→ Stated task
Quote exactly, and only, the lines of the material below from the line with "---- Care label" through the line with "obj.data.transform(world)".
──────── Data extract
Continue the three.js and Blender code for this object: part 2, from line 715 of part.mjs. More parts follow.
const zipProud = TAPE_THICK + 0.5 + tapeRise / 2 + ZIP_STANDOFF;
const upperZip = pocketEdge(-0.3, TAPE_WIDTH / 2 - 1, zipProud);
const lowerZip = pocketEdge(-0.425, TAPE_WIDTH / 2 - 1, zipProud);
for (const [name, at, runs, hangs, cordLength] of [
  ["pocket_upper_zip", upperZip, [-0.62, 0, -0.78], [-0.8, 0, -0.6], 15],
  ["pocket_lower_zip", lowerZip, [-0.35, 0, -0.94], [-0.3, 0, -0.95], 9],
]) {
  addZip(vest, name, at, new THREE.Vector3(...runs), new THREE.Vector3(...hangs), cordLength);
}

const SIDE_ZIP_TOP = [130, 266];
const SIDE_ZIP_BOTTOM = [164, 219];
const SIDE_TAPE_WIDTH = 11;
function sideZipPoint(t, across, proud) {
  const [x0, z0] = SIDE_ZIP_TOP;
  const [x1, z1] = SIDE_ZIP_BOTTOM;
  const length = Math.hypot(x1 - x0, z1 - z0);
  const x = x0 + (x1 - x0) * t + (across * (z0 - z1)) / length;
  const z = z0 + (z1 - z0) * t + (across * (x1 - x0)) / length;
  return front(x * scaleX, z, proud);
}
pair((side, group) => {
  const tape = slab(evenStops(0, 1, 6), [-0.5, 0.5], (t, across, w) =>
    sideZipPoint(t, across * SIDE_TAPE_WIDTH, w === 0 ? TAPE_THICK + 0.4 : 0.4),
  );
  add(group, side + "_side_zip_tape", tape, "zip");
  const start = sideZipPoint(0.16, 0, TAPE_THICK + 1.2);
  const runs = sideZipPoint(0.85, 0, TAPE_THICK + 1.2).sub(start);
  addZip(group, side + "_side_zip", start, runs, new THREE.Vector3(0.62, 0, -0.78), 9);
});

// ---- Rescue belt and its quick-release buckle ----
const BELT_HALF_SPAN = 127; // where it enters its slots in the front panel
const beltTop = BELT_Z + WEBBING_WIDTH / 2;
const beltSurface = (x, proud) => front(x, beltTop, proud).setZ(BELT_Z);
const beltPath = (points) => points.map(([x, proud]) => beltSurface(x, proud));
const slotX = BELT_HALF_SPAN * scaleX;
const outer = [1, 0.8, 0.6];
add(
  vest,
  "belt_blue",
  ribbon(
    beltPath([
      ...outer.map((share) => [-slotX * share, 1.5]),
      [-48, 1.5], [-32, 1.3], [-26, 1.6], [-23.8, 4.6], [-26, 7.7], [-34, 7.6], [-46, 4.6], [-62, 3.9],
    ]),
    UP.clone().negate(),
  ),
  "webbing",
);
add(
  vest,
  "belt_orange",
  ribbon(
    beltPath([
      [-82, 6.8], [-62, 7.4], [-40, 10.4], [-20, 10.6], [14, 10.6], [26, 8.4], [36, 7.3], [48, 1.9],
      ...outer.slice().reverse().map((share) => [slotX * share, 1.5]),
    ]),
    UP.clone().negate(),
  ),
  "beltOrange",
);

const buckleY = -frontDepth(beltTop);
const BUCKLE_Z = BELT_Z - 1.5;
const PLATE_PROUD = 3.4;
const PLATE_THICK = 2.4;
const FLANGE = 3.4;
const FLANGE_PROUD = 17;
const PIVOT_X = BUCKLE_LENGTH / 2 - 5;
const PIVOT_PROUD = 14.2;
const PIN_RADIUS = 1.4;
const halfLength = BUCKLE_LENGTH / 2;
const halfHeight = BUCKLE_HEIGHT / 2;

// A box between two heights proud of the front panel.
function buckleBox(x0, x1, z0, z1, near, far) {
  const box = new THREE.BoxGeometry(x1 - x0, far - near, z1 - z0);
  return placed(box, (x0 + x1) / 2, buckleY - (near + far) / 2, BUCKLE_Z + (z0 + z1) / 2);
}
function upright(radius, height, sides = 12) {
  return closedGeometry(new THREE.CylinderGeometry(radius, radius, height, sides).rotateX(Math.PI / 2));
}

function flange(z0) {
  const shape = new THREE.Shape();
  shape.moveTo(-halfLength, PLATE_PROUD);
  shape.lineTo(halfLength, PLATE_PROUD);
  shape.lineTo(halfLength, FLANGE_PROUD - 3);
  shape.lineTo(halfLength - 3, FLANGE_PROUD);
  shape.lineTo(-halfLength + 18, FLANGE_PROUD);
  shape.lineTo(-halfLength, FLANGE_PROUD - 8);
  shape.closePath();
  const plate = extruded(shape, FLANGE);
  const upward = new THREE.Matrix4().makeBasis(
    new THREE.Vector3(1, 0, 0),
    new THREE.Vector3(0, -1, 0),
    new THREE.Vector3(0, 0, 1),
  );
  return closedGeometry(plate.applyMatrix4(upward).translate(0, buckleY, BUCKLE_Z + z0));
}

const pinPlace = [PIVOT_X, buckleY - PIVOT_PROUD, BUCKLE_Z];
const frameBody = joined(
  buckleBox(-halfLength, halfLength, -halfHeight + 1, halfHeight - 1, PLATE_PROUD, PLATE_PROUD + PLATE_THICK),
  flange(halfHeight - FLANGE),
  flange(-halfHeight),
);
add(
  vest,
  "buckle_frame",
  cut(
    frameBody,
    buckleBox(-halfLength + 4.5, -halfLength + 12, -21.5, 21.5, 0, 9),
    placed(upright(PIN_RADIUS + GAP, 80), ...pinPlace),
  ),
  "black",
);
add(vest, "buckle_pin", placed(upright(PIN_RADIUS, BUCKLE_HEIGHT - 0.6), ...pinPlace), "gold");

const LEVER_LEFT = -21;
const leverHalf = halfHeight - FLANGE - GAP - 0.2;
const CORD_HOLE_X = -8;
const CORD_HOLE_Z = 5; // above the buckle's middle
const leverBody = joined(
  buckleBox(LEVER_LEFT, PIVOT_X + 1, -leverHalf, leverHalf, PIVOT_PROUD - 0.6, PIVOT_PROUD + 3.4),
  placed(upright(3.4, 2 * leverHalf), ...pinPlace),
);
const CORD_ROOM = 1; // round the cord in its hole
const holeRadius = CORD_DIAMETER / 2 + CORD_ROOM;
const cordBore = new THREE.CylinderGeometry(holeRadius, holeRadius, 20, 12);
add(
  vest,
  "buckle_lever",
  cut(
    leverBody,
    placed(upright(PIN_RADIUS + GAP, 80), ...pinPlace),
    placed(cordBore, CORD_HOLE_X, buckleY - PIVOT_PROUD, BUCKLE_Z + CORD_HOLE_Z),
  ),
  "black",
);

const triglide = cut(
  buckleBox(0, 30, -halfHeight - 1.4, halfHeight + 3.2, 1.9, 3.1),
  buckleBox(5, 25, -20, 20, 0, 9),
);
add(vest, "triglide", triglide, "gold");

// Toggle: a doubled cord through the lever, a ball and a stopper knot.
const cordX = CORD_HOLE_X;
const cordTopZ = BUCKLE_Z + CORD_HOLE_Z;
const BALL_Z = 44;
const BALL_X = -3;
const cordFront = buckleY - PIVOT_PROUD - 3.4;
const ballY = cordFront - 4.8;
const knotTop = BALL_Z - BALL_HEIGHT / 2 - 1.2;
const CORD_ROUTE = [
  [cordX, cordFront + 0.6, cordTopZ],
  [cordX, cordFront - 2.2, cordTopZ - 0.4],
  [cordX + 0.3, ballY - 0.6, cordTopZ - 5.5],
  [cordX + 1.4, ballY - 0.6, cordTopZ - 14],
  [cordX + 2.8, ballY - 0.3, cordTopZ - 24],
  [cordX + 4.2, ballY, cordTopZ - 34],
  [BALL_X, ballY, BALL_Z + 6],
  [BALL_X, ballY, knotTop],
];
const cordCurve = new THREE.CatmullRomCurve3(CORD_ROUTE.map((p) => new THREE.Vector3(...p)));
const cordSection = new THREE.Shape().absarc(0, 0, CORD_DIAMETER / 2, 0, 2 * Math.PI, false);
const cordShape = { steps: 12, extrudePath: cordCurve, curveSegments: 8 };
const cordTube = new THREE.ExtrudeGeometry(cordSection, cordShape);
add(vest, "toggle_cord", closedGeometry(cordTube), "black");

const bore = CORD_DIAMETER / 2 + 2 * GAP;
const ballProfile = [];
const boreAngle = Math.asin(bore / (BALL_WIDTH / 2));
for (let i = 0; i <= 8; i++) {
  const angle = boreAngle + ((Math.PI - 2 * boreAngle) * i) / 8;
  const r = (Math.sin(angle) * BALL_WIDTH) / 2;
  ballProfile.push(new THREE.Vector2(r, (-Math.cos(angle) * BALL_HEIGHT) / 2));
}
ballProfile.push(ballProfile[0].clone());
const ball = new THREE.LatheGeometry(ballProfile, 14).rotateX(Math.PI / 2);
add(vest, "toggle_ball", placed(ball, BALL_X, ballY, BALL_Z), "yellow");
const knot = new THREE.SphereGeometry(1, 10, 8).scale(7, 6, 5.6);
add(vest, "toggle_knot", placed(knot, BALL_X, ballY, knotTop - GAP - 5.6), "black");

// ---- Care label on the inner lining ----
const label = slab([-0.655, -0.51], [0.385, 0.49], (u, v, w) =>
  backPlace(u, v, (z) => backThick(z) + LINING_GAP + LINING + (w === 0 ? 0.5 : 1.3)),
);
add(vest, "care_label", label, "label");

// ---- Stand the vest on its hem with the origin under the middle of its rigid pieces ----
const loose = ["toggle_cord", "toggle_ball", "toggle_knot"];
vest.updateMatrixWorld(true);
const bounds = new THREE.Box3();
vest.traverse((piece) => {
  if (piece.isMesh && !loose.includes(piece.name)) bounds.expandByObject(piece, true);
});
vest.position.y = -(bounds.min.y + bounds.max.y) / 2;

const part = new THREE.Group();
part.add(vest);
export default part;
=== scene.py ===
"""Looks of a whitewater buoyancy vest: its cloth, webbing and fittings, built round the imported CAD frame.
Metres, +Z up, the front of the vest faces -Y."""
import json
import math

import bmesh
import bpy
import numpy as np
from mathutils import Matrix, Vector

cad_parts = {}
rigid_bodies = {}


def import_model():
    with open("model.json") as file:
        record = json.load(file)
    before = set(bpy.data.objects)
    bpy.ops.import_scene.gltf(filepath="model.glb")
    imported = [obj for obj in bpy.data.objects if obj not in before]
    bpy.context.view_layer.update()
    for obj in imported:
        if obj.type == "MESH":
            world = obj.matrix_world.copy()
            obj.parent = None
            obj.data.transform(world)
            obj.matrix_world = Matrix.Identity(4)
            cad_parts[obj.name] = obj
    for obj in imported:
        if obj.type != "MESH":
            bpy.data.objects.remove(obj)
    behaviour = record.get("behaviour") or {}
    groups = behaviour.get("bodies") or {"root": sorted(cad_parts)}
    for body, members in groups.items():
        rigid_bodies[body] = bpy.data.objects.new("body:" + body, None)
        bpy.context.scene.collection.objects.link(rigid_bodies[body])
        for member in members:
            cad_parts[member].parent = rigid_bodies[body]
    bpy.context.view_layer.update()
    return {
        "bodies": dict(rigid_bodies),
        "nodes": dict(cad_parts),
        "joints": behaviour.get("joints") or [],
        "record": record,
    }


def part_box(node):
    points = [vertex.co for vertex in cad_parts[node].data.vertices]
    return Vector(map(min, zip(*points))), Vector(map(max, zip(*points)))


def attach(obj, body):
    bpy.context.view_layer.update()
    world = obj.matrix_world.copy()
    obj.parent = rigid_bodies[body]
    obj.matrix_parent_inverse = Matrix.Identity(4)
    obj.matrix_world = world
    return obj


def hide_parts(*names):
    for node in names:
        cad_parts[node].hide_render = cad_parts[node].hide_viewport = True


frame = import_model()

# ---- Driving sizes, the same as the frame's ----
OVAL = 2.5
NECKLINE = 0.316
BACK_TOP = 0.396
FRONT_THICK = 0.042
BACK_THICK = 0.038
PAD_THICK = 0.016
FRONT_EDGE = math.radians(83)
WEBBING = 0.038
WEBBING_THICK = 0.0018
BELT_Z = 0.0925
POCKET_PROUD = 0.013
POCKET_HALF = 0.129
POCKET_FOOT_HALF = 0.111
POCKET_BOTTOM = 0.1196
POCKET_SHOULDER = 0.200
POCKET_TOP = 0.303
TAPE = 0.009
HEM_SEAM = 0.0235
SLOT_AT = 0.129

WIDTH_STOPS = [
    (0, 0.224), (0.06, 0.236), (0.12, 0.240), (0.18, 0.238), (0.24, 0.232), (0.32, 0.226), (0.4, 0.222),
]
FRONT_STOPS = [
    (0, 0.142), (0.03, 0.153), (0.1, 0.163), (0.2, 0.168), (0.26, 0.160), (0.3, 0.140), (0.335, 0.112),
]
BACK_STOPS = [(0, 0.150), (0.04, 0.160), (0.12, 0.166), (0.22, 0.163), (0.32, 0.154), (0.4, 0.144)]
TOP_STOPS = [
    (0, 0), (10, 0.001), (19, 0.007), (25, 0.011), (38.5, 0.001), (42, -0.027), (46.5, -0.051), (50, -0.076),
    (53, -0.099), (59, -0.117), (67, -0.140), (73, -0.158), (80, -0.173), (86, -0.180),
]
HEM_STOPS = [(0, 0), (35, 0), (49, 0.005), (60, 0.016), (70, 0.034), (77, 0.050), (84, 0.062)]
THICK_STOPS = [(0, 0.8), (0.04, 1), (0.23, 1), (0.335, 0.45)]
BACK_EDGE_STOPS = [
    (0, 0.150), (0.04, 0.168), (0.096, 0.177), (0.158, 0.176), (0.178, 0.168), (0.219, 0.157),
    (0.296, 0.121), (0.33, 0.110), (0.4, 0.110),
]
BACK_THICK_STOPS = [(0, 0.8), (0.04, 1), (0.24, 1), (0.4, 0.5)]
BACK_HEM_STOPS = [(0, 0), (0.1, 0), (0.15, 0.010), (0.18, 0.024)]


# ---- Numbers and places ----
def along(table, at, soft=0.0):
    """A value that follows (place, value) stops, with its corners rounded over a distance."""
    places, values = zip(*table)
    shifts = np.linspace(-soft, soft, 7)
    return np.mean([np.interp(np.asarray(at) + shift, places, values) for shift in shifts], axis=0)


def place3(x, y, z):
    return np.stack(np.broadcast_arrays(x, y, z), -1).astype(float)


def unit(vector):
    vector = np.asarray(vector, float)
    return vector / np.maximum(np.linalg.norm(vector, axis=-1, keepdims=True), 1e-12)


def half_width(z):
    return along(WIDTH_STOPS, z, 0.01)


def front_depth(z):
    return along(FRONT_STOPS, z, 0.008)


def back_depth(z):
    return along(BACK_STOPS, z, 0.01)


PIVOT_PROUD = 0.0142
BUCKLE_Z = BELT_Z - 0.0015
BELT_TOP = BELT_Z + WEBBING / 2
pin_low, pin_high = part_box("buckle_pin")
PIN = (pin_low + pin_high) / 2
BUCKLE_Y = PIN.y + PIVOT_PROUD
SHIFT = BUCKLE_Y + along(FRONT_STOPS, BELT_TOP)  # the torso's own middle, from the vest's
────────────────
→ Right answer
// ---- Care label on the inner lining ----
const label = slab([-0.655, -0.51], [0.385, 0.49], (u, v, w) =>
  backPlace(u, v, (z) => backThick(z) + LINING_GAP + LINING + (w === 0 ? 0.5 : 1.3)),
);
add(vest, "care_label", label, "label");

// ---- Stand the vest on its hem with the origin under the middle of its rigid pieces ----
const loose = ["toggle_cord", "toggle_ball", "toggle_knot"];
vest.updateMatrixWorld(true);
const bounds = new THREE.Box3();
vest.traverse((piece) => {
  if (piece.isMesh && !loose.includes(piece.name)) bounds.expandByObject(piece, true);
});
vest.position.y = -(bounds.min.y + bounds.max.y) / 2;

const part = new THREE.Group();
part.add(vest);
export default part;
=== scene.py ===
"""Looks of a whitewater buoyancy vest: its cloth, webbing and fittings, built round the imported CAD frame.
Metres, +Z up, the front of the vest faces -Y."""
import json
import math

import bmesh
import bpy
import numpy as np
from mathutils import Matrix, Vector

cad_parts = {}
rigid_bodies = {}


def import_model():
    with open("model.json") as file:
        record = json.load(file)
    before = set(bpy.data.objects)
    bpy.ops.import_scene.gltf(filepath="model.glb")
    imported = [obj for obj in bpy.data.objects if obj not in before]
    bpy.context.view_layer.update()
    for obj in imported:
        if obj.type == "MESH":
            world = obj.matrix_world.copy()
            obj.parent = None
            obj.data.transform(world)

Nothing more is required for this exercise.